INFORMATION SUPPLIED -
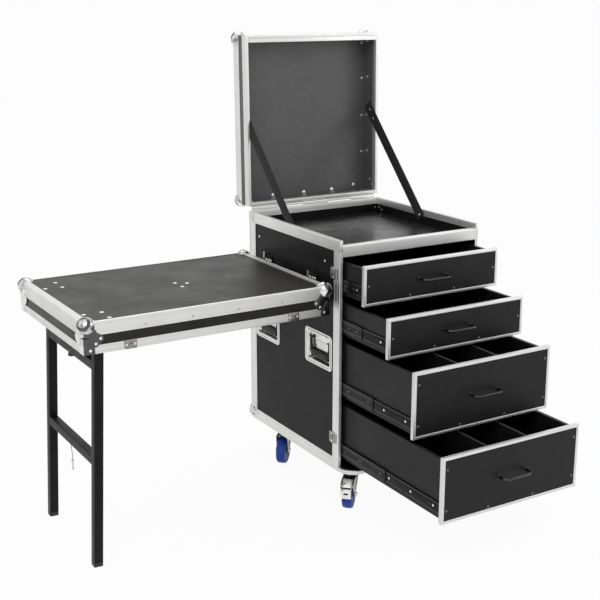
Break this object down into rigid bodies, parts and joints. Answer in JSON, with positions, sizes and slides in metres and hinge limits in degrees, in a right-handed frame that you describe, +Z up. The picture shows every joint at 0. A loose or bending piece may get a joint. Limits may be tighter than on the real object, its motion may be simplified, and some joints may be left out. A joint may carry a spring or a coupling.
{
  "type": "production case",
  "caption": "Wheeled flight case with sliding drawers, hinged lid, recessed work surface and a front cover hung beside it as a folding-leg table.",
  "frame": {"origin": "middle of the base board's underside, the face the casters are bolted to: halfway across the body and halfway along its depth, with the lip in front of the drawers not counted", "axes": "+Z up; -Y the way the drawers open; +X to the right of someone facing the drawers, so the table hangs on the -X side"},
  "size_m": [1.541, 1.3763, 1.6343],
  "materials": {
    "laminate": "satin black phenolic laminate on 9 mm plywood",
    "drawer_board": "black laminated board, matt",
    "aluminium": "brushed, ribbed extrusion",
    "zinc": "bright zinc plate",
    "black_steel": "satin black powder coat",
    "webbing": "black woven nylon",
    "blue_tyre": "blue elastic rubber",
    "lanyard": "plastic-coated wire"
  },
  "bodies": {
    "case_body": {"base_board": "laminate", "base_lip_trim": "aluminium", "left_side_panel": "laminate", "right_side_panel": "laminate", "back_panel": "laminate", "work_surface": "laminate", "front_crossbeam": "aluminium", "case_edge_frame": "aluminium", "left_front_handle_dish": "zinc", "left_rear_handle_dish": "zinc", "right_front_handle_dish": "zinc", "right_rear_handle_dish": "zinc", "table_hook_front": "zinc", "table_hook_rear": "zinc", "hinge_leaf_case": "zinc", "left_lid_stay": "webbing", "right_lid_stay": "webbing"},
    "lid": {"lid_shell": "laminate", "lid_edge_frame": "aluminium", "lid_hinge_leaf": "zinc"},
    "drawer_1": {"drawer_1_box": "drawer_board", "drawer_1_front_trim": "aluminium", "drawer_1_pull": "black_steel"},
    "drawer_1_left_mid_member": {"drawer_1_slide_left": "black_steel"},
    "drawer_1_right_mid_member": {"drawer_1_slide_right": "black_steel"},
    "drawer_2": {"drawer_2_box": "drawer_board", "drawer_2_front_trim": "aluminium", "drawer_2_pull": "black_steel"},
    "drawer_2_left_mid_member": {"drawer_2_slide_left": "black_steel"},
    "drawer_2_right_mid_member": {"drawer_2_slide_right": "black_steel"},
    "drawer_3": {"drawer_3_box": "drawer_board", "drawer_3_front_trim": "aluminium", "drawer_3_pull": "black_steel"},
    "drawer_3_left_mid_member": {"drawer_3_slide_left": "black_steel"},
    "drawer_3_right_mid_member": {"drawer_3_slide_right": "black_steel"},
    "drawer_4": {"drawer_4_box": "drawer_board", "drawer_4_front_trim": "aluminium", "drawer_4_pull": "black_steel"},
    "drawer_4_left_mid_member": {"drawer_4_slide_left": "black_steel"},
    "drawer_4_right_mid_member": {"drawer_4_slide_right": "black_steel"},
    "left_front_handle_bail": {"left_front_handle": "black_steel"},
    "left_rear_handle_bail": {"left_rear_handle": "black_steel"},
    "right_front_handle_bail": {"right_front_handle": "black_steel"},
    "right_rear_handle_bail": {"right_rear_handle": "black_steel"},
    "table": {"table_shell": "laminate", "table_edge_frame": "aluminium", "leg_mount_bar": "black_steel"},
    "folding_legs": {"leg_frame": "black_steel", "pin_lanyard": "lanyard", "leg_lock_pin": "zinc"},
    "front_left_caster": {"front_left_caster_fork": "zinc"},
    "front_left_wheel": {"front_left_caster_wheel": "blue_tyre"},
    "front_left_brake": {"front_left_caster_brake_pedal": "zinc"},
    "front_right_caster": {"front_right_caster_fork": "zinc"},
    "front_right_wheel": {"front_right_caster_wheel": "blue_tyre"},
    "front_right_brake": {"front_right_caster_brake_pedal": "zinc"},
    "rear_left_caster": {"rear_left_caster_fork": "zinc"},
    "rear_left_wheel": {"rear_left_caster_wheel": "blue_tyre"},
    "rear_right_caster": {"rear_right_caster_fork": "zinc"},
    "rear_right_wheel": {"rear_right_caster_wheel": "blue_tyre"}
  },
  "joints": [
    {"name": "lid_hinge", "type": "hinge", "parent": "case_body", "child": "lid", "pos_m": [0, 0.328, 0.846], "axis": [1, 0, 0], "range_deg": [0, 91.1], "deforming": ["left_lid_stay", "right_lid_stay"]},
    {"name": "drawer_1_slide", "type": "slide", "parent": "case_body", "child": "drawer_1", "axis": [0, -1, 0], "range_m": [-0.128, 0.446]},
    {"name": "drawer_1_left_mid_slide", "type": "slide", "parent": "case_body", "child": "drawer_1_left_mid_member", "axis": [0, -1, 0], "range_m": [-0.064, 0.223]},
    {"name": "drawer_1_right_mid_slide", "type": "slide", "parent": "case_body", "child": "drawer_1_right_mid_member", "axis": [0, -1, 0], "range_m": [-0.064, 0.223]},
    {"name": "drawer_2_slide", "type": "slide", "parent": "case_body", "child": "drawer_2", "axis": [0, -1, 0], "range_m": [-0.2705, 0.3035]},
    {"name": "drawer_2_left_mid_slide", "type": "slide", "parent": "case_body", "child": "drawer_2_left_mid_member", "axis": [0, -1, 0], "range_m": [-0.13525, 0.15175]},
    {"name": "drawer_2_right_mid_slide", "type": "slide", "parent": "case_body", "child": "drawer_2_right_mid_member", "axis": [0, -1, 0], "range_m": [-0.13525, 0.15175]},
    {"name": "drawer_3_slide", "type": "slide", "parent": "case_body", "child": "drawer_3", "axis": [0, -1, 0], "range_m": [-0.417, 0.157]},
    {"name": "drawer_3_left_mid_slide", "type": "slide", "parent": "case_body", "child": "drawer_3_left_mid_member", "axis": [0, -1, 0], "range_m": [-0.2085, 0.0785]},
    {"name": "drawer_3_right_mid_slide", "type": "slide", "parent": "case_body", "child": "drawer_3_right_mid_member", "axis": [0, -1, 0], "range_m": [-0.2085, 0.0785]},
    {"name": "drawer_4_slide", "type": "slide", "parent": "case_body", "child": "drawer_4", "axis": [0, -1, 0], "range_m": [-0.574, 0]},
    {"name": "drawer_4_left_mid_slide", "type": "slide", "parent": "case_body", "child": "drawer_4_left_mid_member", "axis": [0, -1, 0], "range_m": [-0.287, 0]},
    {"name": "drawer_4_right_mid_slide", "type": "slide", "parent": "case_body", "child": "drawer_4_right_mid_member", "axis": [0, -1, 0], "range_m": [-0.287, 0]},
    {"name": "left_front_handle_hinge", "type": "hinge", "parent": "case_body", "child": "left_front_handle_bail", "pos_m": [-0.29135, -0.185, 0.4515], "axis": [0, 1, 0], "range_deg": [0, 90], "stiffness_Nm_per_rad": 0.3},
    {"name": "left_rear_handle_hinge", "type": "hinge", "parent": "case_body", "child": "left_rear_handle_bail", "pos_m": [-0.29135, 0.181, 0.4515], "axis": [0, 1, 0], "range_deg": [0, 90], "stiffness_Nm_per_rad": 0.3},
    {"name": "right_front_handle_hinge", "type": "hinge", "parent": "case_body", "child": "right_front_handle_bail", "pos_m": [0.29135, -0.185, 0.4515], "axis": [0, -1, 0], "range_deg": [0, 90], "stiffness_Nm_per_rad": 0.3},
    {"name": "right_rear_handle_hinge", "type": "hinge", "parent": "case_body", "child": "right_rear_handle_bail", "pos_m": [0.29135, 0.181, 0.4515], "axis": [0, -1, 0], "range_deg": [0, 90], "stiffness_Nm_per_rad": 0.3},
    {"name": "table_lift", "type": "slide", "parent": "case_body", "child": "table", "axis": [0, 0, 1], "range_m": [0, 0.045]},
    {"name": "leg_frame_hinge", "type": "hinge", "parent": "table", "child": "folding_legs", "pos_m": [-1.164, -0.085, 0.6165], "axis": [0, -1, 0], "range_deg": [0, 92.9]},
    {"name": "front_left_caster_swivel", "type": "hinge", "parent": "case_body", "child": "front_left_caster", "pos_m": [-0.246, -0.326, 0], "axis": [0, 0, 1], "continuous": true},
    {"name": "front_left_wheel_spin", "type": "hinge", "parent": "front_left_caster", "child": "front_left_wheel", "pos_m": [-0.27404, -0.35453, -0.078], "axis": [0.7133, -0.7009, 0], "continuous": true},
    {"name": "front_left_brake_hinge", "type": "hinge", "parent": "front_left_caster", "child": "front_left_brake", "pos_m": [-0.30017, -0.38112, -0.03357], "axis": [0.7133, -0.7009, 0], "range_deg": [0, 6]},
    {"name": "front_right_caster_swivel", "type": "hinge", "parent": "case_body", "child": "front_right_caster", "pos_m": [0.246, -0.326, 0], "axis": [0, 0, 1], "continuous": true},
    {"name": "front_right_wheel_spin", "type": "hinge", "parent": "front_right_caster", "child": "front_right_wheel", "pos_m": [0.21796, -0.35453, -0.078], "axis": [0.7133, -0.7009, 0], "continuous": true},
    {"name": "front_right_brake_hinge", "type": "hinge", "parent": "front_right_caster", "child": "front_right_brake", "pos_m": [0.19183, -0.38112, -0.03357], "axis": [0.7133, -0.7009, 0], "range_deg": [0, 6]},
    {"name": "rear_left_caster_swivel", "type": "hinge", "parent": "case_body", "child": "rear_left_caster", "pos_m": [-0.246, 0.14, 0], "axis": [0, 0, 1], "continuous": true},
    {"name": "rear_left_wheel_spin", "type": "hinge", "parent": "rear_left_caster", "child": "rear_left_wheel", "pos_m": [-0.27404, 0.11147, -0.078], "axis": [0.7133, -0.7009, 0], "continuous": true},
    {"name": "rear_right_caster_swivel", "type": "hinge", "parent": "case_body", "child": "rear_right_caster", "pos_m": [0.246, 0.14, 0], "axis": [0, 0, 1], "continuous": true},
    {"name": "rear_right_wheel_spin", "type": "hinge", "parent": "rear_right_caster", "child": "rear_right_wheel", "pos_m": [0.21796, 0.11147, -0.078], "axis": [0.7133, -0.7009, 0], "continuous": true}
  ],
  "couplings": [
    {"joint": "drawer_1_left_mid_slide", "follows": "drawer_1_slide", "ratio": 0.5},
    {"joint": "drawer_1_right_mid_slide", "follows": "drawer_1_slide", "ratio": 0.5},
    {"joint": "drawer_2_left_mid_slide", "follows": "drawer_2_slide", "ratio": 0.5},
    {"joint": "drawer_2_right_mid_slide", "follows": "drawer_2_slide", "ratio": 0.5},
    {"joint": "drawer_3_left_mid_slide", "follows": "drawer_3_slide", "ratio": 0.5},
    {"joint": "drawer_3_right_mid_slide", "follows": "drawer_3_slide", "ratio": 0.5},
    {"joint": "drawer_4_left_mid_slide", "follows": "drawer_4_slide", "ratio": 0.5},
    {"joint": "drawer_4_right_mid_slide", "follows": "drawer_4_slide", "ratio": 0.5}
  ]
}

STATED PROBLEM - Locate each line with the word "joints" and copy it.

TASK RESPONSE -
Break this object down into rigid bodies, parts and joints. Answer in JSON, with positions, sizes and slides in metres and hinge limits in degrees, in a right-handed frame that you describe, +Z up. The picture shows every joint at 0. A loose or bending piece may get a joint. Limits may be tighter than on the real object, its motion may be simplified, and some joints may be left out. A joint may carry a spring or a coupling.
  "joints": [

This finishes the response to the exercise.